Frontline supervisors have an especially important role because they are often the first to observe behavior at work. They are also often the first people to whom individuals will complain.
“They have to know how to correctly respond—that they don’t just brush it off,” Lipnic says, meaning they need to be trained on how to handle allegations of harassment. And security professionals have a doubly important role to play.
“I’ve spent years on this topic now, and it’s struck me that it’s a coincidence of our legal system that harassment is considered a form of discrimination—that’s just how the law developed,” she explains. “But on a very practical level, it’s a safety issue. And there’s such an opportunity for people who are engaged in the safety of workplaces to gain greater depth on the topic, demonstrate greater engagement, and work on a partnership basis with the leadership of organizations.”

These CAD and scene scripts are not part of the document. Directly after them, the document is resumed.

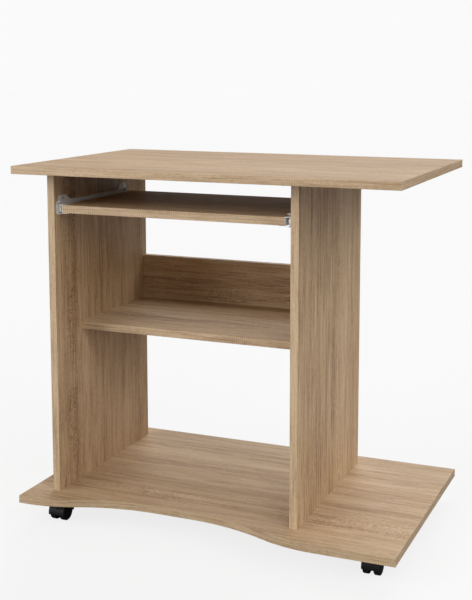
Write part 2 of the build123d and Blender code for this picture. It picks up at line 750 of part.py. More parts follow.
def save_slides():
    """Write the rails, rollers, pins and screws of both slides."""
    sides = {"left": placed_left, "right": placed_right}
    for side, place in sides.items():
        save(f"{side}_fixed_rail", place(fixed_rail()))
        save(f"{side}_moving_rail", place(moving_rail()))
        save(f"{side}_front_roller", place(front_roller()))
        save(f"{side}_rear_roller", place(rear_roller()))
    places = list(sides.values())
    save("front_roller_pins", [place(front_roller_pin()) for place in places])
    save("rear_roller_pins", [place(rear_roller_pin()) for place in places])
    save("rail_screws", [place(item) for place in places for item in rail_screws()])
    save("tray_screws", [place(item) for place in places for item in tray_screws()])


def save_casters():
    """Write the four casters."""
    plate, housing, axle, wheel = caster_plate(), caster_housing(), caster_axle(), caster_wheel()
    for name, place in CASTERS.items():
        save(f"{name}_caster_plate", place * plate)
        save(f"{name}_caster_housing", place * housing)
        save(f"{name}_caster_axle", place * axle)
        save(f"{name}_wheel_right", place * wheel)
        save(f"{name}_wheel_left", place * mirror(wheel, about=Plane.YZ))
    save("kingpins", [place * kingpin() for place in CASTERS.values()])
    save("caster_screws", [place * item for place in CASTERS.values() for item in caster_screws()])


os.makedirs("parts", exist_ok=True)
save_boards()
save_joinery()
save_slides()
save_casters()
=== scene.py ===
"""The looks of the computer desk: oak laminate, white slides, black casters and a plain studio."""

import logging
import math
from collections.abc import Callable, Sequence
from dataclasses import dataclass
from enum import Enum

import bmesh
import bpy
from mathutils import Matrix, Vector


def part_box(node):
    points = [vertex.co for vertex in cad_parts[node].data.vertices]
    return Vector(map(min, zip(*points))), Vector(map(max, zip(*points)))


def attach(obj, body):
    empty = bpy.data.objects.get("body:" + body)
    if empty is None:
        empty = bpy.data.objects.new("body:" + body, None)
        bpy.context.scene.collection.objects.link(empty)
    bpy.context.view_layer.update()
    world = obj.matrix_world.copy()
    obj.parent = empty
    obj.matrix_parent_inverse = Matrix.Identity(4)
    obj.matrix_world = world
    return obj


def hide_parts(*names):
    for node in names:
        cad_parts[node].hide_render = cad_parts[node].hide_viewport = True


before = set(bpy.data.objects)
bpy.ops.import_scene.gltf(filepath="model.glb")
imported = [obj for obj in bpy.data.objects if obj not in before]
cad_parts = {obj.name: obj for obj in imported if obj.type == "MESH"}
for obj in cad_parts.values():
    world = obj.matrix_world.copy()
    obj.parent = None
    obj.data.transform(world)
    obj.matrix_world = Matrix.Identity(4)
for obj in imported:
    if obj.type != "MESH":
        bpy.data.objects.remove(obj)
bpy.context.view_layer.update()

LOG = logging.getLogger("desk")

MM = 0.001
Colour = tuple[float, float, float, float]
Socket = bpy.types.NodeSocket
Value = float | Sequence[float] | Socket


def rgb(red: float, green: float, blue: float) -> Colour:
    """Return an opaque linear colour."""
    return (red, green, blue, 1.0)


# Shader graphs
class Graph:
    """A shader node tree, with a short method for each kind of node in use."""

    def __init__(self, tree: bpy.types.NodeTree) -> None:
        """Hold the tree.

        Args:
            tree: The node tree of a material or of a node group.
        """
        self.tree = tree

    def node(self, kind: str, inputs: dict | None = None, **settings: object) -> bpy.types.Node:
        """Add a node.

        Args:
            kind: The node's type name.
            inputs: What feeds its inputs, by their names or places.
            settings: Properties to set on it.

        Returns:
            The new node.
        """
        made = self.tree.nodes.new(kind)
        for name, value in settings.items():
            setattr(made, name, value)
        for key, value in (inputs or {}).items():
            self.feed(made.inputs[key], value)
        return made

    def feed(self, socket: Socket, value: Value) -> None:
        """Link a socket to another, or set its own value.

        Args:
            socket: The input to feed.
            value: An output socket, or a plain value.
        """
        if isinstance(value, Socket):
            self.tree.links.new(value, socket)
        else:
            socket.default_value = value

    def math(
        self, operation: str, first: Value, second: Value = 0.0, third: Value = 0.0
    ) -> Socket:
        """Add a Math node.

        Args:
            operation: The operation's name.
            first: The first operand.
            second: The second operand.
            third: The third operand.

        Returns:
            The result's socket.
        """
        operands = {0: first, 1: second, 2: third}
        return self.node("ShaderNodeMath", operands, operation=operation).outputs[0]

    def scaled(self, value: Value, factor: Value, offset: Value = 0.0) -> Socket:
        """Return value times factor plus offset."""
        return self.math("MULTIPLY_ADD", value, factor, offset)

    def step(self, value: Value, low: float, high: float) -> Socket:
        """Add a smooth step.

        Args:
            value: The value to read.
            low: Where the result is 0.
            high: Where the result is 1.

        Returns:
            The result's socket, from 0 to 1.
        """
        inputs = {"Value": value, "From Min": low, "From Max": high}
        return self.node("ShaderNodeMapRange", inputs, interpolation_type="SMOOTHSTEP").outputs["Result"]

    def vector(self, along: Value, across: Value, through: Value) -> Socket:
        """Return a vector of three values."""
        return self.node("ShaderNodeCombineXYZ", {0: along, 1: across, 2: through}).outputs[0]

    def split(self, vector: Socket) -> list[Socket]:
        """Return the three components of a vector."""
        return list(self.node("ShaderNodeSeparateXYZ", {0: vector}).outputs)

    def noise(self, vector: Value, detail: float = 2.0, roughness: float = 0.5) -> Socket:
        """Add a noise of scale 1 on a vector that is already scaled.

        Args:
            vector: Where the noise is read.
            detail: How many octaves it has.
            roughness: How strong the finer octaves are.

        Returns:
            The noise, about 0.5.
        """
        inputs = {"Vector": vector, "Scale": 1.0, "Detail": detail, "Roughness": roughness}
        return self.node("ShaderNodeTexNoise", inputs).outputs["Fac"]

    def mix(self, factor: Value, first: Value, second: Value) -> Socket:
        """Mix two colours.

        Args:
            factor: The share of the second colour.
            first: The first colour.
            second: The second colour.

        Returns:
            The mixed colour's socket.
        """
        return self.node("ShaderNodeMix", {0: factor, 6: first, 7: second}, data_type="RGBA").outputs[2]

    def choose(self, factor: Value, first: Value, second: Value) -> Socket:
        """Mix two vectors by a factor from 0 to 1."""
        return self.node("ShaderNodeMix", {0: factor, 4: first, 5: second}, data_type="VECTOR").outputs[1]

    def group(self, group: bpy.types.NodeTree, **values: Value) -> bpy.types.Node:
        """Place a node group and feed its inputs.

        Args:
            group: The node group.
            values: Values by input name, with underscores for spaces.

        Returns:
            The group's node.
        """
        inputs = {name.replace("_", " "): value for name, value in values.items()}
        return self.node("ShaderNodeGroup", inputs, node_tree=group)


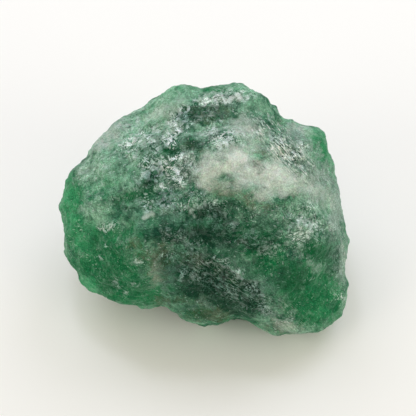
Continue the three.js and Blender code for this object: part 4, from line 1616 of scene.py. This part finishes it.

For instance, Lipnic says security professionals can take an active role in conducting climate assessments of their organization so they understand how employees feel about their safety or factors that could encourage harassment.
It is also critical for security officers to have this understanding because they need to have firsthand knowledge of what situations employees find themselves in that impact their safety. This understanding is especially valuable when organizations are planning special events, such as a company party where clients and alcohol might be present—both factors that could increase the risk of sexual harassment. (See “The Intoxication Issue,” Security Management, February 2019)
“Security officers are trained to recognize risk, and if we have learned anything from the #MeToo Movement, I hope that it’s the degree of risk that so many people are in in all kinds of workplace environments,” Lipnic adds.